Ask HN: What are the odds for shellshock exploits in 3G radio networks via RF? - DyslexicAtheist

assuming (actually I know) lot of the radio network controllers (RNC) and 4G eNodeB which receive the signal from the tower using bash, so what are the odds of injecting code into the network leading to remote execution with shellshock?
======
iSloth
I'd say very slim - The boards within eNodeB/NodeB's that process RF traffic
typically do not run a Linux base on them (in my experience) FPGA's and
dedicated ASICS are far more likely.
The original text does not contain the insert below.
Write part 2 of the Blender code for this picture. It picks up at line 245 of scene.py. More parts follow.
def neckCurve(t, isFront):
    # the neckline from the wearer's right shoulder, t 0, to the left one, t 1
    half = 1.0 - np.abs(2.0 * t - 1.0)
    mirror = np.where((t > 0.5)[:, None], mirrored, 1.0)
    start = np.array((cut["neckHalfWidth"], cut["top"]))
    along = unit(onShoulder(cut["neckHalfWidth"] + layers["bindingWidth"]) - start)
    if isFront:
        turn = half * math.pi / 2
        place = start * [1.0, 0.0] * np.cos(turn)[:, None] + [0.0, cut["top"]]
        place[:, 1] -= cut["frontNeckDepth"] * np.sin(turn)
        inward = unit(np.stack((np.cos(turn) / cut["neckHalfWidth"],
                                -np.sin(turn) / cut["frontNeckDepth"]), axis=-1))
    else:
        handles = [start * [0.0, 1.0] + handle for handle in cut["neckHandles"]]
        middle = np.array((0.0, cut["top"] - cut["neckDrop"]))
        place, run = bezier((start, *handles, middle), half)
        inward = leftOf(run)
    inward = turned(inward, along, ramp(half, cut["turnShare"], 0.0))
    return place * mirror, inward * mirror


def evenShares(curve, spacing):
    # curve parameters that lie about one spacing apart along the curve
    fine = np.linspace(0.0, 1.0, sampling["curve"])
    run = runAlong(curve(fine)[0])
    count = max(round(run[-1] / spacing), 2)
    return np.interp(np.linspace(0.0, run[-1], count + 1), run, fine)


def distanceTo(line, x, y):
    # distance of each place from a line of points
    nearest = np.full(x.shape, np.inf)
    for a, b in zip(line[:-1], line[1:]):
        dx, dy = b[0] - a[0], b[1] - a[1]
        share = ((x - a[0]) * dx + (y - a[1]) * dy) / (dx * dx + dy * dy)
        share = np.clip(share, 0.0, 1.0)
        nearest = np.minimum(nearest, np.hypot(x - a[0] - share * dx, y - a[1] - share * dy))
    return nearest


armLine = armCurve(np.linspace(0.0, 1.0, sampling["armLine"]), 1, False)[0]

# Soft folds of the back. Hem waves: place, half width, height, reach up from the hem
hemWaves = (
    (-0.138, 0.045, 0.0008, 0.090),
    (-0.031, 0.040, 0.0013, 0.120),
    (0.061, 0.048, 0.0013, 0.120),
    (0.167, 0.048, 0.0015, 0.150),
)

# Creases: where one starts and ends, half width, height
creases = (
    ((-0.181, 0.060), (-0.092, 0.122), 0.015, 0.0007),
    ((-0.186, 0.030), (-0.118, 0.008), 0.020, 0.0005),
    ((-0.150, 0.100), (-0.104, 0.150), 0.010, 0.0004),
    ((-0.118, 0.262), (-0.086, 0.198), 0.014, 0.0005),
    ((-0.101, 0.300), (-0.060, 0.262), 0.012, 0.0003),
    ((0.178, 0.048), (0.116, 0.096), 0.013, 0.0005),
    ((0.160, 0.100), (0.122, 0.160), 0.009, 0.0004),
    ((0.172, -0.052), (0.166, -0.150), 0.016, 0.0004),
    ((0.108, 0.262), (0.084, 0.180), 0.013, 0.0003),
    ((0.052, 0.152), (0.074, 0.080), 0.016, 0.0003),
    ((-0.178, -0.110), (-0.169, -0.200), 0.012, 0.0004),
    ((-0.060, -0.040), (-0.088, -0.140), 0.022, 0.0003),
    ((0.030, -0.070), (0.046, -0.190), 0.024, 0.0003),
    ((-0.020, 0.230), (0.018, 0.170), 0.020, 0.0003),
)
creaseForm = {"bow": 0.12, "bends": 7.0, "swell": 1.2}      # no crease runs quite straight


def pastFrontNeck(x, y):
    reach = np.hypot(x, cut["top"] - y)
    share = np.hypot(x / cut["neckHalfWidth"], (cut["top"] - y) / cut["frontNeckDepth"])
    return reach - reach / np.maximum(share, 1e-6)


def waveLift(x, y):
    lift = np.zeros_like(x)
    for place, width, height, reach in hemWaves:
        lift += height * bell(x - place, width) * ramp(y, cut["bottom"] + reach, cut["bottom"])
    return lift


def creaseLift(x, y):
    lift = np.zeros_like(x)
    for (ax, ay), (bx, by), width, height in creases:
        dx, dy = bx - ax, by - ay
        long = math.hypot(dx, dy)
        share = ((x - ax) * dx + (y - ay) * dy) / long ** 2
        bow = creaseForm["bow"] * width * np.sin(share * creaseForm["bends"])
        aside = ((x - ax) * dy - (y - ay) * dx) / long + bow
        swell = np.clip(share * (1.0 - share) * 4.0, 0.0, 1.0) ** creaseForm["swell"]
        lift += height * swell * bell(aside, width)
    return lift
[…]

You'll typically find it's only the
controller board within your base station that as a Linux OS running within,
user plane traffic at this point is just traversing the board as normal IP
traffic so no interactions with bash are required, there is some signalling
plane traffic (mainly LTE) however the majority of that is within the NAS
which is eNodeB transparent.

I'd guess the biggest concern would be the MME's processing of signalling
messages, as basically all the boards within these systems will generally be
Suse/RedHat based. However again there's going to be a very slim chance of
bash injection, most of signalling modules are C++ based and don't have a
requirement for bash, and even if they did implement bash for some unknown
reason there is masses of validation applied to the signalling variables
leaving very little room for an injection payload.